Look at the following function f: $\mathbb{R} \to \mathbb{R}: x \mapsto \frac{x}{\sqrt{1+x^2}}.$
Show with the complete induction that the recursive ( given by $f^1:=f$ and $f^{n+1}:=f\circ f^n$) composition $f^n$ from $f$ has the following explicit illustration:
$f^n(x)=\frac{x}{\sqrt{1+nx^2}}$
My solution:
Base case: For $n=1$
$f^1(x)=f(x)=\frac{x}{\sqrt{1+x^2}}=\frac{x}{\sqrt{1+1\cdot x^2}}$
Inductive step:
$f^{n+1}(x)=(f\circ f^n)(x)=f(f^n(x))=\frac{f^n(x)}{\sqrt{1+(f^n(x))^2}}$
So now I would have to plug in $f^n(x)$ for $x$ I think.
$\frac{x}{\sqrt{1+nx^2}}$ $\frac{\frac{x}{\sqrt{1+nx^2}}}{\sqrt{{1+(\frac{x}{\sqrt{1+nx^2}}})^2}}$ But how do I get from there to $\frac{x}{\sqrt{1+(n+1)x^2}}$ = $\frac{x}{\sqrt{1+nx^2+x^2}}$
I have encountered this problem in an old math exam from 2016 and it is of interest to me because I am currently practicing a lot of exercises related to convergences and mathematical induction.
Any hints guiding me to the right direction I much appreciate.

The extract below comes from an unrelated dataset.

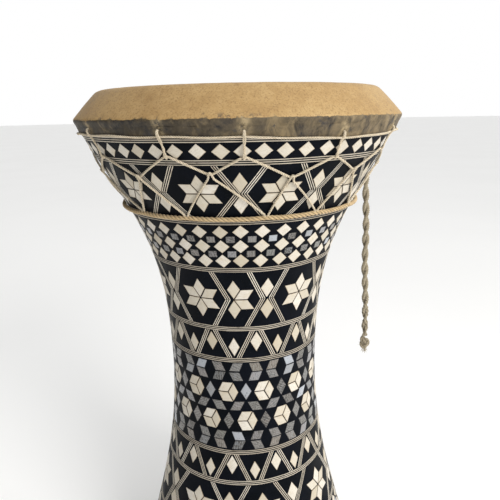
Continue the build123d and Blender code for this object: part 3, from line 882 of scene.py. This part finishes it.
def make_ring(node, name):
    """A laminated strip bent round the wall: three pale lines and two black ones, butted once."""
    low, high = (corner.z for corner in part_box(node))
    middle, half = (low + high) / 2, (high - low) / 2 / MM
    rise = wall_rise(middle)
    half /= rise
    # The photo shows one butt joint; the others are turned to the back
    butt = 25.5 if node.endswith("_08") else hand.uniform(110, 250)
    steps, gap = 420, 0.12
    angles = butt + gap + np.linspace(0, 360 - 2 * gap, steps)
    drift = wander(0.35)
    piece = Piece()
    borders = (2 * np.array(STRIP_LINES) - 1) * (half - 0.1)
    waves = []
    for _ in borders:
        shape = np.zeros(steps)
        for cycles in (1, 2, 3, 5, 8, 13):
            shape += wander(0.05) * np.sin(np.radians(angles * cycles) + hand.uniform(0, 6.28))
        waves.append(shape)
    common = waves[0] * 2 + drift * (np.linspace(0, 1, steps) - 0.5)
    rows, lifts, finishes = [borders[0] + common], [-SIDE_DEPTH], []
    for k in range(0, 6, 2):
        a = borders[k] + waves[k] * 0.5 + common
        b = borders[k + 1] + waves[k + 1] * 0.5 + common
        rows += [a, a + 0.05, b - 0.05, b]
        lifts += [-0.05, 0.05, 0.05, -0.05]
        finishes += [0, 0, 0, 1]
    rows.append(rows[-1])
    lifts.append(-SIDE_DEPTH)
    finishes = [1] + finishes + [1]
    count = len(rows)
    verts, grain = [], []
    degree = math.radians(1) * float(wall_radius(middle)) / MM
    for row, lift in zip(rows, lifts):
        heights = middle + row * rise * MM
        verts.append(on_wall(angles, heights, lift * MM))
        grain.append(np.stack([angles * degree, row, np.full(steps, lift)], axis=1))
    verts, grain = np.concatenate(verts), np.concatenate(grain)
    faces = quads(count, steps, rows_join=True, width_joins=False)
    kinds = [kind for kind in finishes for _ in range(steps - 1)]
    # The two cut ends, which meet at the butt joint
    faces.append(tuple(r * steps for r in range(count)))
    faces.append(tuple(r * steps + steps - 1 for r in reversed(range(count))))
    kinds += [1, 1]
    piece.add(verts, faces, grain, hand.uniform(0.2, 0.6), 0.0, kinds)
    piece.make(name, "stringing", [WHITE, BLACK], replaces=[node])


def make_ground(node, name):
    """A band of black ground, nearly flush with the tiles, a little uneven."""
    low, high = (corner.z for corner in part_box(node))
    rows = max(3, round((high - low) / 0.0025))
    heights = np.linspace(low, high, rows + 1)
    steps = 300
    angles = np.arange(steps) * 360 / steps
    waves = [(hand.randrange(2, 40), hand.uniform(0, 6.28), hand.uniform(60, 900), hand.uniform(0.002, 0.012))
             for _ in range(8)]
    piece = Piece()
    verts = []
    for z in heights:
        lift = np.full(steps, -0.04)
        for cycles, phase, climb, size in waves:
            lift += size * np.sin(np.radians(cycles * angles) + phase + climb * z)
        verts.append(on_wall(angles, z, lift * MM))
    for z in heights[::-1]:
        verts.append(on_wall(angles, z, -1.1 * MM))
    faces = quads(len(verts), steps, rows_join=True)
    verts = np.concatenate(verts)
    piece.add(verts, faces, verts / MM)
    piece.make(name, "black_ground", [BLACK], replaces=[node])


BONE_NODES = ["crown_diamond_tiles", "bowl_star_tiles", "bowl_cross_tiles", "bowl_checker_bone",
              "neck_star_tiles", "neck_cross_tiles", "upper_zigzag_tiles", "hexagon_tiles",
              "lower_zigzag_tiles", "foot_star_tiles", "foot_cross_tiles", "foot_checker_bone",
              "foot_zigzag_tiles", "foot_diamond_tiles"]
PEARL_NODES = ["bowl_checker_pearl", "hexagon_pearl_diamonds", "hexagon_pearl_slips", "foot_checker_pearl"]
STRING_NODES = ["bowl_cross_strings", "neck_cross_strings", "upper_zigzag_strings", "lower_zigzag_strings",
                "foot_cross_strings", "foot_zigzag_strings"]

for node in BONE_NODES:
    make_tiles(node, node + "_set", "bone_inlay", BONE)
for node in PEARL_NODES:
    make_tiles(node, node + "_set", "pearl_inlay", PEARL)
for node in STRING_NODES:
    make_strings(node, node + "_set")
for node in sorted(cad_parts):
    if node.startswith("stringing_ring"):
        make_ring(node, node + "_laid")
    elif node.endswith("_ground"):
        make_ground(node, node + "_layer")

for node in ("bowl_shell", "foot_shell", "foot_bead"):
    for material_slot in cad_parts[node].material_slots:
        material_slot.material = WOOD

# ------------------------------------------------------------------ skin head
SKIN_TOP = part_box("skin_head")[1].z
SKIN_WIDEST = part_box("skin_head")[1].x
SKIN_FLAT_RADIUS = 0.102
SKIN_FOLD_HEIGHT = 0.4104
SKIN_THICKNESS = 0.0011
# Height of the hem round the drum, (angle, height): it rises and falls with the pull of the lacing
HEM = [(-180, 0.4015), (-140, 0.4028), (-100, 0.4008), (-60, 0.4027), (-38, 0.4016), (-18, 0.4013),
       (2, 0.4011), (16, 0.3998), (35, 0.3976), (50, 0.3992), (75, 0.4012), (100, 0.4022),
       (135, 0.4006), (180, 0.4015)]
EYELETS = [-53, -22.5, 1.5, 32, 60, 91, 121, 151, 181, 212, 243, 275]


def hem_height(angles):
    at, heights = zip(*HEM)
    turned = half_turn(np.asarray(angles, float))
    plain = np.interp(turned, at, heights)
    for spread in (6, 12):
        plain = (plain + np.interp(half_turn(turned + spread), at, heights)
                 + np.interp(half_turn(turned - spread), at, heights)) / 3
    return plain


def near_eyelet(angles, width):
    """1 at an eyelet, falling to 0 away from it."""
    pull = np.zeros(len(angles))
    for eyelet in EYELETS:
        away = half_turn(angles - eyelet)
        pull = np.maximum(pull, np.exp(-((away / width) ** 2)))
    return pull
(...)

\begin{align} (f\circ f^n)(x)&= \dfrac{ \dfrac{x}{\sqrt{1+nx^2}} }{\sqrt{1+\dfrac{x^2}{1+nx^2}}}\\ & = \dfrac{ \dfrac{x}{\sqrt{1+nx^2}} }{\sqrt{\dfrac{1+nx^2+x^2}{1+nx^2}}}\\ & =\dfrac{x}{ \sqrt{1+nx^2+x^2}}\\ &=\dfrac{x}{ \sqrt{1+(n+1)x^2}}\\ &= f^{n+1}(x) \end{align}